At the centre of the story was a character full of Shakespearean contradictions. Fred Goodwin was an intelligent, experienced and able manager, with a forensic mind. His assimilation of the large and flabby NatWest into the tightly run smaller Royal Bank was literally a textbook example of how to do big mergers – Harvard Business School wrote a case study on it. The campus headquarters outside Edinburgh which Fred built saw him accused of hubris, but his obsession with detail meant that it was completed on time and on budget.
So how then did this highly professional manager, trained as an accountant in risk management become so obsessed with making RBS the biggest bank in the world that he ignored his training and all the warnings given to him? He was not alone, he had a board of heavyweights who were prepared to go along with him and a regulator too willing to overlook his flagrant breaches of the rules meant to safeguard customers’ deposits. That story has yet to be properly told.
David Gow adds:
James Graham hit the spot with his stage play Dear England and TV drama series Sherwood. They were structurally sure-footed, politically informed and insightful, and often startling. With his wannabe satire with music of the RBS débâcle he’s bitten off more than he can chew. It’s a veritable dog’s breakfast that, on a preview night, won an undeserved standing ovation from an Edinburgh claque bedazzled by Graham’s effort at his own “The Scottish play” but merits a serious reworking.

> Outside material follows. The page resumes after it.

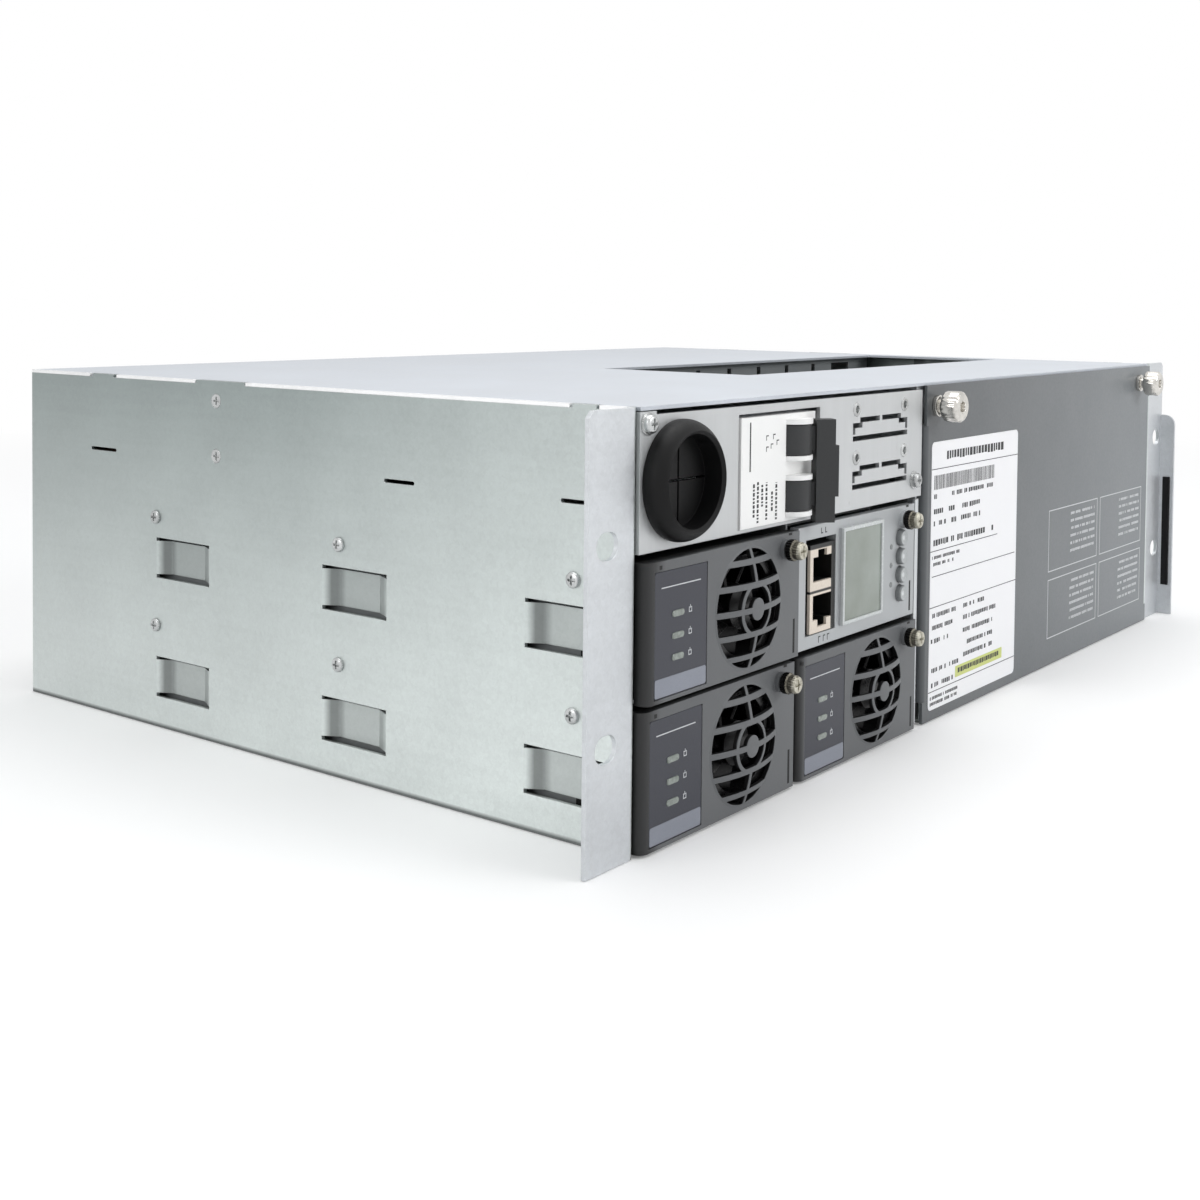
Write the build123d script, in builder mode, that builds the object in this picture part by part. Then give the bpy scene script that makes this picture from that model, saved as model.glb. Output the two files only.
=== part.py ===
from build123d import *
import math
import os

# Rack power shelf, 3 units high, with three plug-in rectifiers, a controller and a breaker.
# Millimetres. X runs to the right, Y to the rear and Z up. The origin is the centre of
# the bottom face. Depths are counted from the front plane of the rack ears.

os.makedirs("parts", exist_ok=True)

# Overall sizes
rack_width = 482.6
body_width = 440.0
body_height = 130.0
body_depth = 300.0
rows = 3
row_pitch = body_height / rows
half = body_width / 2

# Rack ears
ear_hole_span = 465.1
ear_hole_pitch = 57.15
ear_hole_low = 34.7
ear_hole_length = 10.0
ear_hole_height = 8.0
ear_corner = 2.0
lip_depth = 7.0
lip_height = body_height - 27.0
lip_corner = 5.0
lip_slot = (15.0, 71.0)
lip_slot_depth = 3.6

# Sheet metal
case_sheet = 1.5
thin_sheet = 1.2
divider_sheet = 0.8
casing_sheet = 0.8
bend = 1.4
fold_width = 10.0

# Clearances
seat_gap = 0.3
fit_gap = 0.1
shaft_gap = 0.05

# Circuit boards, and the depth of the backplane
board_sheet = 2.0
board_depth = body_depth - 45.0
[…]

The Dundee Rep/ National Theatre of Scotland staging, with a fine array of Scots actors directed by Andrew Panton and a sparse set relying on projected video/images but with an excessive amount of deafening music, isn’t the real problem. The issue is that Graham smothers several key themes: the rebirth of Scotland via devolution and a revived parliament coinciding with the ascent of RBS to, briefly, the world’s biggest bank; the complaisance of New Labour with the surge of unbridled greed and risk in the banking sector but, equally, the lead taken by Gordon Brown and Alistair Darling in rescuing and re-regulating the global financial system.
Both these poitical figures are treated sketchily, almost like cartoons. But the play’s deepest flaw is its portrayal of the two central players, Goodwin (Sandy Grierson) and Adam Smith (Brian Cox). Graham tries to humanise Fred the Shred but cannot make up his mind about him,. at times treating him like a whimpering child damaged by his Paisley council scheme upbringing and at others (therefore?) a single-minded domineering bully. This lack of clarity is accentuated by the role of “the woman in green” among a Greek-style chorus who pursues Goodwin, hissing like a Macbethian witch at him: what is she really saying?
Ray (above) rightly points to the misuse of Cox which this viewer found grotesque: given limp jokes, demeaning over-reliance on “fuck offs” and a silly obsession with John Lewis as what? An avatar of caring consumer-based capitalism? As fleetingly delivered by his truncated peroration on Smith’s moral philosophy with its stress on human sympathy and social justice and de-emphasis on self-interest. It’s almost as if Graham lacked his usual courage of conviction and was overwhelmed by his failure to master his material – not least its Scottishness.
Ray Perman is the author of Hubris (the collapse of Bank of Scotland/HBOS) and The Rise and Fall of the City of Money (Edinburgh). David Gow covered the Great Financial Crisis and the ill-fated, Promethean RBS takeover of Dutch bank ABN Amro from Amsterdam and Brussels for the Guardian.
Jackie Kemp says
oh dear – sounds awful – going to see it on Monday -but then I hated Hamilton too tbh- black cast but transcript was schoolboy history and utterly craven about the issue of slavery. Some quite good songs tho
Fay Young says
Good songs and dance. You couldn’t say the same of Make it Happen
Iain Scott says
So The Lehman Trilogy it is not. Shame . The theatre critics mostly like it but Ray Perman points the way to a much more eviscerating drama of the kknd thd old 7.84 would have produced.
Interestingly a number of reviewers mentioned that the fourth wall was intact suggesting an English pieof drama as opposed to a Scottish one.